The EBRD told BIRN that in both cases “the selection process for the contractors was undertaken in accordance with the Bank’s Procurement Policies (PPR) and Rules”, as well as so-called Open Tendering procedures by which all interested parties are given an equal opportunity to participate.

“Prior to providing its no-objection to contract award, the Bank satisfied itself that the respective procurement processes were undertaken in accordance with the Bank’s PPR and that Sinohydro was eligible for contract award in accordance with the eligibility requirements contained in the Bank’s PPR.”

North Macedonia’s Ministry of Transport and Communications did not respond to a request for comment.

 

CONCLUSION
 
Another in a series of stories about the non-transparent and, to say the least, dubious business of Chinese companies in the countries of the Western Balkans.

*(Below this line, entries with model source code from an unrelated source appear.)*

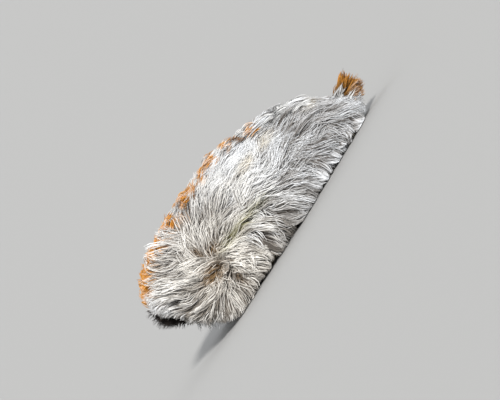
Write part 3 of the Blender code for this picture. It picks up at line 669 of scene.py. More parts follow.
def flank_hair(start, end, side, seed):
    """Every hair of one length of one flank: points, colours, widths and bake places."""
    look = bpy.context.scene.larva_coat
    draw = np.random.default_rng(seed)
    leaders, roots, tousled = plant(start, end, draw)
    locks_of = nearest(roots, leaders)
    locks, lock_tone = draw_locks(leaders, draw)
    lock = Strands(*(part[locks_of] for part in locks))
    wisps, wisp_tone, wisp_wave, wisp_beat = draw_wisps(roots, lock, lock_tone[locks_of], tousled, draw)
    owner = np.repeat(np.arange(len(roots)), look.hairs_per_wisp)
    total = len(owner)
    hairs, wisps = draw_hairs(wisps, owner, draw)

    # hairs come together to their wisp, and wisps to their lock, towards the tips
    skirted, fringed, fanned = zones(roots)
    lock_path, wisp_path, path = (comb_strands(strands, side) for strands in (locks, wisps, hairs))
    to_lock = 0.26 + 0.42 * ramp(roots[:, 1], 10.5, 2.0) - 0.36 * fanned
    to_lock = to_lock[:, None] * SHARES**1.4
    to_wisp = (0.6 + 0.25 * fringed[owner] - 0.15 * fanned[owner])[:, None] * SHARES**1.2
    wisp_path = [w + (l[locks_of] - w) * to_lock for w, l in zip(wisp_path, lock_path)]
    path = [h + (w[owner] - h) * to_wisp for h, w in zip(path, wisp_path)]

    # dark hairs lie a little under the bright ones
    station, drop = hairs.roots.T
    phase = wisp_wave[owner] + draw.normal(0, 0.7, (total, 2))
    low = ramp(drop, 10.6, 2.4)
    # the extra dark hair low down is painted shade on the lower flank
    dark = draw.random(total) < DARK_SHARE + DARK_SHARE_LOW * low
    path[2] = path[2] - (dark * (0.03 + 0.09 * low))[:, None] * SHARES
    ends = spot(*(step[:, (0, -1)] for step in path), side)
    length = np.linalg.norm(ends[:, 1] - ends[:, 0], axis=-1)
    strength = np.clip(length / FULL_LENGTH, 0.0, 1.0) * (1 - 0.65 * fringed[owner])
    points = waved(path, side, strength, wisp_beat[owner], phase)

    deeper = np.maximum(low, skirted[owner])
    # painted shade: the tone drops low on the flank
    tone = MIDDLE_TONE + wisp_tone[owner] - 0.12 * low
    tone, rustiness = hair_tones(hairs.roots, tone, dark, deeper, draw)
    # the roots are seen round the whorl, and where the coat parts along the flank: there the dark colour
    # and painted shade of the roots are lifted
    away = np.hypot(station - WHORL_STATION, drop - WHORL_DROP)
    open_roots = 0.94 * np.exp(-((away / 4.2) ** 2))
    parted = 0.55 * np.exp(-(((drop - 7.6) / 2.6) ** 2)) * ramp(station, 9.0, 3.0)
    open_roots = np.maximum(open_roots, parted * ramp(station, 22.0, -4.0))
    tint = flank_tint(points, tone, open_roots, draw)
    share = rust_share(wisp_path, roots[:, 0], hairs.roots, owner, draw)
    deep, rust = np.array(look.rust_deep), np.array(look.rust)
    warm = deep + (rust - deep) * rustiness
    tint = tint + (warm - tint) * share[..., None]
    width = hair_widths(0.75, 1.2, total, draw)
    place = np.stack(((station - start) / (end - start), drop / BELLY_DROP), axis=1)
    full = (length > STUB) | (away < OPEN_WHORL) | (drop < 3.0)
    return points[full], tint[full], width[full], np.clip(place[full], 0.01, 0.99)


def waved(path, side, strength, beats, phase):
    """Points of hairs that wave along their paths, with the gaps of the coat combed open."""
    station, drop, depth = path
    grow = bpy.context.scene.larva_coat.wave * TO_MM * strength[:, None]
    grow = grow * SHARES[None, :] ** 0.8
    beat = 2 * math.pi * beats[:, None] * SHARES[None, :]
    station = station + grow * np.sin(beat + phase[:, :1])
    drop = drop + grow * np.sin(1.25 * beat + phase[:, 1:])
    depth = depth + 0.02 * SHARES * np.sin(beat + phase[:, 1:])
    station, drop = part_gaps(station, drop, spot(station, drop, depth, side))
    points = spot(station, drop, depth, side)
    points[..., 2] = np.maximum(points[..., 2], FLOOR_CLEAR)
    return points


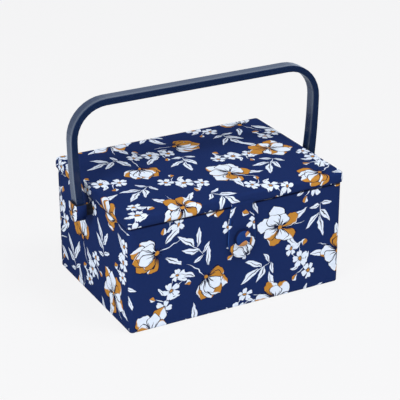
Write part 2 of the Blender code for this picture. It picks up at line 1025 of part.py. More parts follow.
handle_pivot = pivot("handle_pivot", (0.0, 0.0, pivot_height))
carry(lid_pivot, lid_pieces + [tab_pivot])
carry(tab_pivot, tab_pieces)
carry(handle_pivot, handle_pieces)
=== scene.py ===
"""The looks of a cloth-covered sewing box: printed cotton over board, a padded lid, a tab and a handle.

Units are metres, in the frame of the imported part: +Z up, the front faces -Y, the underside at zero.
"""

import math

import bmesh
import bpy
from mathutils import Matrix, Vector, noise


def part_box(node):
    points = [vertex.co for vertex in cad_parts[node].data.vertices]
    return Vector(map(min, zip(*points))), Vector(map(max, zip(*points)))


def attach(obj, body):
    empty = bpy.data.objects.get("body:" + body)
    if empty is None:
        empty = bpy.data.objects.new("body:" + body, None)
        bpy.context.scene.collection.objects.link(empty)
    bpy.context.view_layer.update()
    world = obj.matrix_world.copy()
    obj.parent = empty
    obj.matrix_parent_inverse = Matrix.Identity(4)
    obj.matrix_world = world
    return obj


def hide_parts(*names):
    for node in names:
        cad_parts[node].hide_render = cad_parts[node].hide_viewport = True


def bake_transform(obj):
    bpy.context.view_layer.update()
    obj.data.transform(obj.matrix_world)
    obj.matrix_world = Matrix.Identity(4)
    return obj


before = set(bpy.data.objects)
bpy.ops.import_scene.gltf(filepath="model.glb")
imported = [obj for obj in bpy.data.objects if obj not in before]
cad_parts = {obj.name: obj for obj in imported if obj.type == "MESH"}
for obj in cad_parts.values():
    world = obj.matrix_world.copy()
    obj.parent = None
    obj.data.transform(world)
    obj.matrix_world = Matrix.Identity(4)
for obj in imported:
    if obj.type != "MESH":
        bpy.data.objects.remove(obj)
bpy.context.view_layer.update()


# Camera, floor and light. The camera stands to the left of the front and a little above, as it does
# in the photograph. A pale floor runs out of sight, one large lamp hangs above the front, and the
# sky fills the shadows.

scene = bpy.context.scene
scene.view_settings.view_transform = "Standard"
camera_target = Vector((0.003, 0.0, 0.0902))
backdrop_colour = (0.913, 0.913, 0.921, 1.0)
shine_colour = (0.8, 0.92, 1.1, 1.0)


def aim(thing, place):
    """Put the camera or a lamp in its place, turned to the box."""
    thing.location = place
    thing.rotation_mode = "QUATERNION"
    thing.rotation_quaternion = (camera_target - Vector(place)).to_track_quat("-Z", "Y")
    scene.collection.objects.link(thing)


def join(tree, socket, value):
    """Put a number, a colour or another node's output into a socket."""
    if isinstance(value, bpy.types.NodeSocket):
        tree.links.new(value, socket)
    else:
        socket.default_value = value


def add_node(tree, kind, *values, output=0, **settings):
    """A shader node with its inputs filled in order; None leaves one as it is. Gives one of its outputs."""
    node = tree.nodes.new(f"ShaderNode{kind}")
    for setting, value in settings.items():
        setattr(node, setting, value)
    for socket, value in zip(node.inputs, values):
        if value is not None:
            join(tree, socket, value)
    return node.outputs[output] if node.outputs else None


def by_ray(tree, seen, shine, light):
    """One shader for what the camera sees, one for what shines show, and one for all other light."""
    mixed = add_node(tree, "MixShader", add_node(tree, "LightPath", output="Is Glossy Ray"), light, shine)
    return add_node(tree, "MixShader", add_node(tree, "LightPath", output="Is Camera Ray"), mixed, seen)


camera_data = bpy.data.cameras.new("camera")
camera_data.lens = 127.14
camera_data.sensor_width = 36.0
camera = bpy.data.objects.new("camera", camera_data)
aim(camera, (-0.67439, -1.26288, 0.73778))
scene.camera = camera

world = bpy.data.worlds.new("studio")
world.use_nodes = True
scene.world = world
sky = world.node_tree
sky.nodes.clear()
sky_back = add_node(sky, "SeparateXYZ", add_node(sky, "TexCoord", output="Generated"), output=1)
sky_depth = add_node(sky, "MapRange", sky_back, -0.25, 0.55, 0.06, 0.92, interpolation_type="SMOOTHSTEP")
sky_shine = add_node(sky, "Background", shine_colour, sky_depth)
sky_light = add_node(sky, "Background", (1.0, 1.0, 1.0, 1.0), 0.29)
sky_seen = add_node(sky, "Background", backdrop_colour, 1.0)
add_node(sky, "OutputWorld", by_ray(sky, sky_seen, sky_shine, sky_light))

floor_mesh = bpy.data.meshes.new("floor")
floor_plane = bmesh.new()
bmesh.ops.create_grid(floor_plane, x_segments=1, y_segments=1, size=6.0)
floor_plane.to_mesh(floor_mesh)
floor_plane.free()
floor = bpy.data.objects.new("floor", floor_mesh)
scene.collection.objects.link(floor)
floor_finish = bpy.data.materials.new("floor_paper")
floor_finish.use_nodes = True
paper = floor_finish.node_tree
paper.nodes.clear()
paper_glow = add_node(paper, "Emission", backdrop_colour, 0.94)
paper_shade = add_node(paper, "BsdfDiffuse", (0.06, 0.06, 0.061, 1.0))
paper_seen = add_node(paper, "AddShader", paper_glow, paper_shade)
paper_light = add_node(paper, "BsdfDiffuse", (0.8, 0.8, 0.8, 1.0))
paper_back = add_node(
    paper, "VectorMath", add_node(paper, "TexCoord", output="Object"), (-0.6, 1.0, 0.0),
    output="Value", operation="DOT_PRODUCT",
)
paper_depth = add_node(paper, "MapRange", paper_back, -0.2, 0.5, 0.05, 0.95, interpolation_type="SMOOTHSTEP")
paper_shine = add_node(paper, "Emission", shine_colour, paper_depth)
add_node(paper, "OutputMaterial", by_ray(paper, paper_seen, paper_shine, paper_light))
floor_mesh.materials.append(floor_finish)

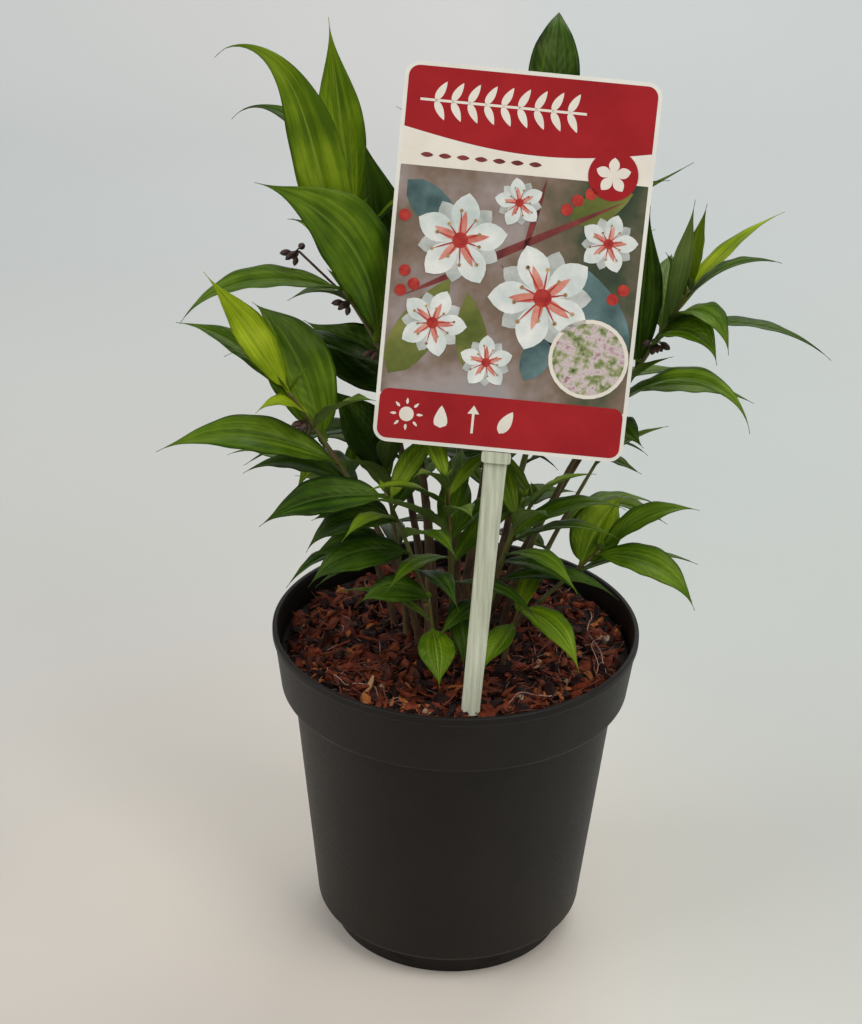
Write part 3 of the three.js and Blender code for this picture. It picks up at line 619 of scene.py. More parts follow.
# Leaves grow by the rule. They climb the stem by the golden angle, low and spreading below, steeper near
# the tip. One that would touch the pot, the label, a stem or another leaf is turned or lifted, or else
# left out.
LEAF_CLEAR = 3.6
OWN_LEAF_CLEAR = 2.0
STEM_CLEAR = 4.8
OWN_STEM_CLEAR = 3.2
OWN_STEM_FREE = 10
SOIL_ABOVE = 6.0
RIM_INSIDE = 4.0
RIM_BESIDE = 5.0
RIM_ABOVE = 3.5
LABEL_CLEAR = 4.5
CARD_BESIDE = 3.0
STAKE_BESIDE = 8.0
STAKE_BELOW = 5.0
CARD_VIEW_IN = 6.0
CARD_VIEW_ABOVE = 12.0
STAKE_VIEW_HALF = 4.0
LIFTS = (0, 8, -8, 16, -16)
TURNS = (0, 10, -10, 20, -20, 30, -30, 45, -45)
LENGTH_LEAST = 50.0
LENGTH_GAIN = 24.0
RISE_LEAST = 8.0
RISE_GAIN = 52.0
ARCH_LEAST = 30.0
ARCH_STRAY = 40.0
ARCH_LATE = 1.6
BEARING_STRAY = 16.0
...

It is indisputable that there are oversights related to the construction of the Kičevo-Ohrid highway committed by the Macedonian authorities, but considerable doubt remains regarding the operations of the Chinese company Sinohydro in North Macedonia.
This is another example of the inadequate behavior of the authorities when it comes to the business of Chinese companies. The very fact that even four years after the expressed suspicions of involvement in the bribery scandal of the Chinese company Sinohydro, the allegations have not been judicially examined and prosecuted. It is interesting that there are no significant reactions from the public even though the cost of highway construction has increased significantly. As in most cases in which Chinese companies are mentioned, their operations in the countries of the Western Balkans leave a lot of room for doubts about the legality of their actions.
Unfortunately, regardless of the expressed doubts, the same company continues with the implementation of other projects in North Macedonia, which are also accompanied by delays. This supports the claims of some analysts that China has found fertile ground for strengthening its economic influence in the governments of the Western Balkan countries, and through economic and political, cultural and any other influence, which are not adequately reviewed and analyzed.